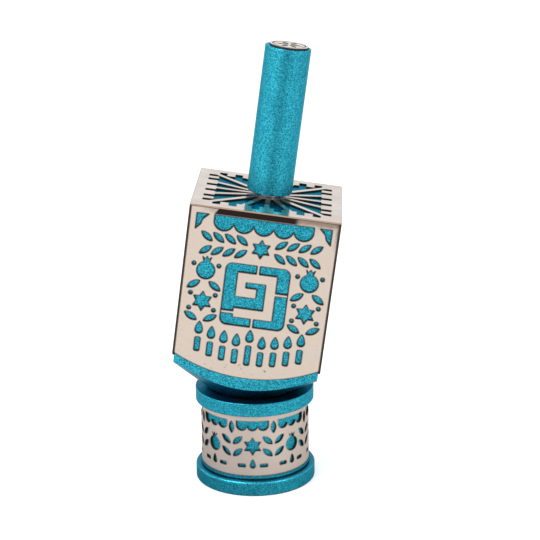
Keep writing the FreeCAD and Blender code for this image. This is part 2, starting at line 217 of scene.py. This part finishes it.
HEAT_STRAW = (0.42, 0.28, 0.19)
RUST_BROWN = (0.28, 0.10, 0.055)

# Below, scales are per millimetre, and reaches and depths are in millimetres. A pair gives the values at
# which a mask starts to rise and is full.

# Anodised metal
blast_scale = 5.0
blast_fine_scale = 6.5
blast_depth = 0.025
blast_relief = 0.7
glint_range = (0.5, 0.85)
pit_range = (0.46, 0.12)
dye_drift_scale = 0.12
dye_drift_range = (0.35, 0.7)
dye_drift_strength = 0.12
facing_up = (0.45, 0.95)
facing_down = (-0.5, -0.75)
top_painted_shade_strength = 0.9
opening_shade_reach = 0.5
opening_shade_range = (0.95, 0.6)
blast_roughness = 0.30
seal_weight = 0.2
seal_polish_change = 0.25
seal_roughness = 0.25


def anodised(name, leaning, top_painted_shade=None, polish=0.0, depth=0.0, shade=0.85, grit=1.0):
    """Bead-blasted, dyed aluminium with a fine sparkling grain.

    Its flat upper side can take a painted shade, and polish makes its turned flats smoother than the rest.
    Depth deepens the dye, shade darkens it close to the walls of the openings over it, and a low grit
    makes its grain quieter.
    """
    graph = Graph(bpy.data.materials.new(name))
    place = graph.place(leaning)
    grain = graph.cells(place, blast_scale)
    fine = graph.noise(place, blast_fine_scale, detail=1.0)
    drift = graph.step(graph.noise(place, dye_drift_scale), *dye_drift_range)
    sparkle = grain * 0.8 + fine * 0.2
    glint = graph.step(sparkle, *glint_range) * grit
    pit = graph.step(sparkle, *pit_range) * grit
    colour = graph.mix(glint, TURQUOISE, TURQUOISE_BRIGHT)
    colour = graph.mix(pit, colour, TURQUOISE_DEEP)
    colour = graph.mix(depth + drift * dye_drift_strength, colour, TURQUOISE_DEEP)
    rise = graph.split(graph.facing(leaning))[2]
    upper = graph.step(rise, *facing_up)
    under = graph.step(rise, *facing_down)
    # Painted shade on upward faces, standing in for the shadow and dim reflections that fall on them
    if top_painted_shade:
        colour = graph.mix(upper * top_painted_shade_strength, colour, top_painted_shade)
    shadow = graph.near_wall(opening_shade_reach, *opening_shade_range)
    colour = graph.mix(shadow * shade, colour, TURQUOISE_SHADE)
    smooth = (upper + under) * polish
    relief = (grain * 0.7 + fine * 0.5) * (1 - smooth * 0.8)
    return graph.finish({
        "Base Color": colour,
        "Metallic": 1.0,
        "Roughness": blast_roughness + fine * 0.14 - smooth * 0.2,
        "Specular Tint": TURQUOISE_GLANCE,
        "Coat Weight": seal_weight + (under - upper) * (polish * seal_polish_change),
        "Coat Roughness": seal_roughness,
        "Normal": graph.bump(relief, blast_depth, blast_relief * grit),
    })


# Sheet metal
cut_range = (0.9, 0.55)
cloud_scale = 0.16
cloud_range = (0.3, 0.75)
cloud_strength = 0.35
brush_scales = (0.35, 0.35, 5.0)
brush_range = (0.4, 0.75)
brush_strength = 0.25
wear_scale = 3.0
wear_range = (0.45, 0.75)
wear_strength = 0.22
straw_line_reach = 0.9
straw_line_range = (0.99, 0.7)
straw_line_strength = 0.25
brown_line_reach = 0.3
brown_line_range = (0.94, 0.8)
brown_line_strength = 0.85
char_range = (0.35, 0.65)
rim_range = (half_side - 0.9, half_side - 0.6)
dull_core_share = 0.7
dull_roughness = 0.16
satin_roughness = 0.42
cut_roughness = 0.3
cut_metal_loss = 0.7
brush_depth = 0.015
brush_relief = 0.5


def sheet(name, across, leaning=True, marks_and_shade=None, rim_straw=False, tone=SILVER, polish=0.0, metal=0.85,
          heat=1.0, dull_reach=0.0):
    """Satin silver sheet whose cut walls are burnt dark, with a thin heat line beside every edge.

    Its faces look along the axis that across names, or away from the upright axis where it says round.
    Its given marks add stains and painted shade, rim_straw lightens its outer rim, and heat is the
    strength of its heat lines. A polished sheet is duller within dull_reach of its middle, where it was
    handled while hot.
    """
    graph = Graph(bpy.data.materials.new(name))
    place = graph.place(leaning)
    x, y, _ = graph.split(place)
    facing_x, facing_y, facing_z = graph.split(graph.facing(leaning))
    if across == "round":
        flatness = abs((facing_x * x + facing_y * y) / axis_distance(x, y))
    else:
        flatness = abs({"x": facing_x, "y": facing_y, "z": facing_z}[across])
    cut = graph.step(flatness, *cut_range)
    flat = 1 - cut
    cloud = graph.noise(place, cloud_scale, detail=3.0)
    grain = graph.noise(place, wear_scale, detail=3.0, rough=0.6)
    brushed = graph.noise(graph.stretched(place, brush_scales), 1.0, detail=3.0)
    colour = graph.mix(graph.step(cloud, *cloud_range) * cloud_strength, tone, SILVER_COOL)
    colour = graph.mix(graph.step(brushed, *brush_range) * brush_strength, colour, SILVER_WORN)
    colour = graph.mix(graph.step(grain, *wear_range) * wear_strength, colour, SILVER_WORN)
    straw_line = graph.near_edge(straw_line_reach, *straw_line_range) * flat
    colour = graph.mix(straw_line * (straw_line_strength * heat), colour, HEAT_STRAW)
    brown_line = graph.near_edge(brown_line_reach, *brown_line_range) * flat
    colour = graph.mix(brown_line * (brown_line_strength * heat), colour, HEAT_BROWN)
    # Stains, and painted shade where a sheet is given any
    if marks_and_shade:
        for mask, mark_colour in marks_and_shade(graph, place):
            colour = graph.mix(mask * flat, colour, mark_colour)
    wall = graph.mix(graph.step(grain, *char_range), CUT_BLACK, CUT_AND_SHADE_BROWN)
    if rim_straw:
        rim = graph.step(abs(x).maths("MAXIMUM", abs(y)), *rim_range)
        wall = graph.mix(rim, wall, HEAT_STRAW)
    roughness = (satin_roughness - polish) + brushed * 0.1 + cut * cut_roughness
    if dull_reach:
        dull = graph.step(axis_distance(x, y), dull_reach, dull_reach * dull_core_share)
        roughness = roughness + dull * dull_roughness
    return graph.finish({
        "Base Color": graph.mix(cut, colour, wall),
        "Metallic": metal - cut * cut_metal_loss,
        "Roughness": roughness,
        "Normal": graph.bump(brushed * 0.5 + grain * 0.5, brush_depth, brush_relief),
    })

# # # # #

- [Task goal]:
Everything from the first line above through the line that contains "fine sparkling grain." should be duplicated exactly, please, and nothing beyond it.

- [Completed exercise]:
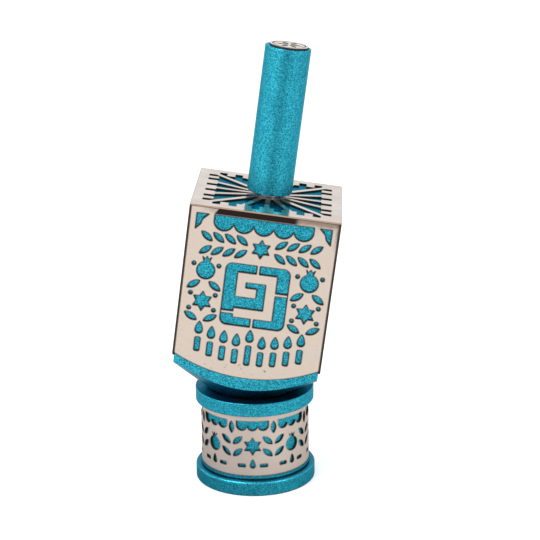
Keep writing the FreeCAD and Blender code for this image. This is part 2, starting at line 217 of scene.py. This part finishes it.
HEAT_STRAW = (0.42, 0.28, 0.19)
RUST_BROWN = (0.28, 0.10, 0.055)

# Below, scales are per millimetre, and reaches and depths are in millimetres. A pair gives the values at
# which a mask starts to rise and is full.

# Anodised metal
blast_scale = 5.0
blast_fine_scale = 6.5
blast_depth = 0.025
blast_relief = 0.7
glint_range = (0.5, 0.85)
pit_range = (0.46, 0.12)
dye_drift_scale = 0.12
dye_drift_range = (0.35, 0.7)
dye_drift_strength = 0.12
facing_up = (0.45, 0.95)
facing_down = (-0.5, -0.75)
top_painted_shade_strength = 0.9
opening_shade_reach = 0.5
opening_shade_range = (0.95, 0.6)
blast_roughness = 0.30
seal_weight = 0.2
seal_polish_change = 0.25
seal_roughness = 0.25


def anodised(name, leaning, top_painted_shade=None, polish=0.0, depth=0.0, shade=0.85, grit=1.0):
    """Bead-blasted, dyed aluminium with a fine sparkling grain.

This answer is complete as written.